Le mythe s’est effondré. Pendant vingt longues années, le modèle béninois a inspiré tous les jeunes africains. Le fair-play et la maturité de nos voisins de l’Est faisait même notre fierté. La messe est terminée. Je ne sais pas si Yayi Boni a gagné les élections ou pas, mais en les organisant dans des conditions aussi chaotiques, il attache définitivement son nom à la fraude. Sa légitimité sera difficile à retrouver. Et il restera dans l’histoire comme l’homme par qui la jarre (aux trous fermés par les doigts de toute la nation) a laissé échapper la précieuse eau. Mon cœur saigne.

Cote d’ivoire : La fin.

Dans un précédent billet, j’écrivais que Gbagbo avait gagné, parce qu'il aurait obligé Outtara à endosser la paternité de la rébellion. C’est à croire qu’au Golf les gens me lisent là bas. Ils ont vite fait de créer les FRCI (Forces républicaines de Cote d’Ivoire) armée disparates sans état major, mais supposée rassembler les ex-rebelles et les loyalistes déserteurs. Depuis le début des hostilités à l’ouest, on a soigneusement évité de parler de FDS abattus ou auteurs de crimes. Tout a été mis sur le compte des mercenaires et des miliciens. Une excellente stratégie de communication qui porte dorénavant ses fruits.  Même si à la tête des trois fronts ne se trouvent que d’ancien chefs de guerre, les troupes loyaliste se rallient facilement à des FRCI, en lieu et place de Forces nouvelles jadis haïs.

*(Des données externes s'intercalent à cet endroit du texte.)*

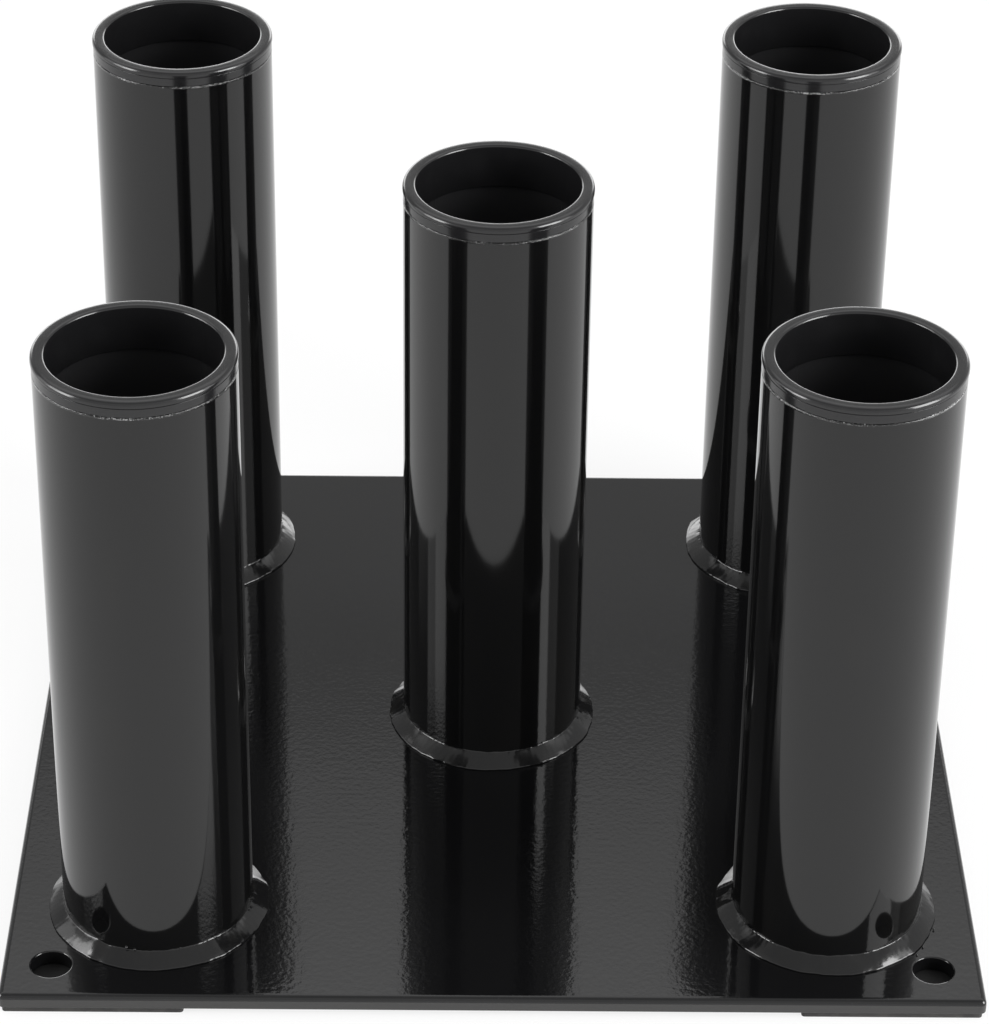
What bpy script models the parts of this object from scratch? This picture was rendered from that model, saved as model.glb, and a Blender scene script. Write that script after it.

L’effondrement du puzzle a surpris plus d’un, mais encore une fois, Ouattara a bénéficié de fins stratèges, alors que du coté de Gbagbo, les officiers ont oublié les ordres d’opération dans les tiroirs pour aller conter fleurette sur les podiums devant des patriotes en délire. La preuve aujourd’hui est que contrairement à 2002 où des colonels et des généraux avaient des zones de front où se dégageait une certaines cohérence dans les engagements, il apparait aujourd’hui que chaque garnison des forces loyalistes est livrée à elle-même, les officiers supérieurs sensés leur donner des ordres d’opération, plastronnant à la RTI ou plutôt occupés à consolider leur fortune. Le plus admirable coup de stratégie militaire a été la fixation des troupes à Abidjan. En déclenchant une guerre de guérilla dans Abidjan, les forces pro-Ouattara ont fixé une part non négligeable des troupes fidèles à Gbagbo. En tentant de reprendre Abobo, alors que le mode opératoire (chars avec peu d’infanterie, incapable d’occuper le terrain) ne s’y prêtait pas, les FDS ont laissé tout le temps nécessaires aux FN, enfin, aux FRCI, de fourbir les armes, de compléter les effectifs, et attendre patiemment le piège de l’UA. En effet, les atermoiements de l’UA étaient motivés, à mon avis. D’une part parce que personne ne pouvait envisager la possibilité de faire la guerre à un président parce qu’il avait fraudé les élections (précédent dangereux pour tous les autres président) et d’autre part parce que les FN assuraient qu’elles pouvaient faire le boulot, pour peu qu’on leur donne un peu de temps, et les moyens aussi, je suppose. Ce que l’UA a fait. Dès que les forces pro-Ouattara ont annoncé avoir fini leur préparatifs, l’UA s’est empressé de donner les conclusions (contraignantes) du panel, alors qu’elles l’annonçaient pour la fin du mois. A partir de cet instant, l’engrenage s’est mis en place, et plus rien ne l’arrêtera. On risque malheureusement d’assister à un scénario à la congolaise, où un président part en exil pour épargner sa capitale (sous pression des diplomates étrangers) d’où il appellera la mort de toutes ses forces pour échapper à la potence de la CPI.
Comme je l’ai souvent dit dans mes posts, je ne sais pas qui a réellement gagné les élections dans ce pays, mais j’ai une conviction. C’est que ce pays merveilleux mérite de retrouver la paix, et Gbagbo s’était mis dans une situation où il ne pouvait plus la leur apporter.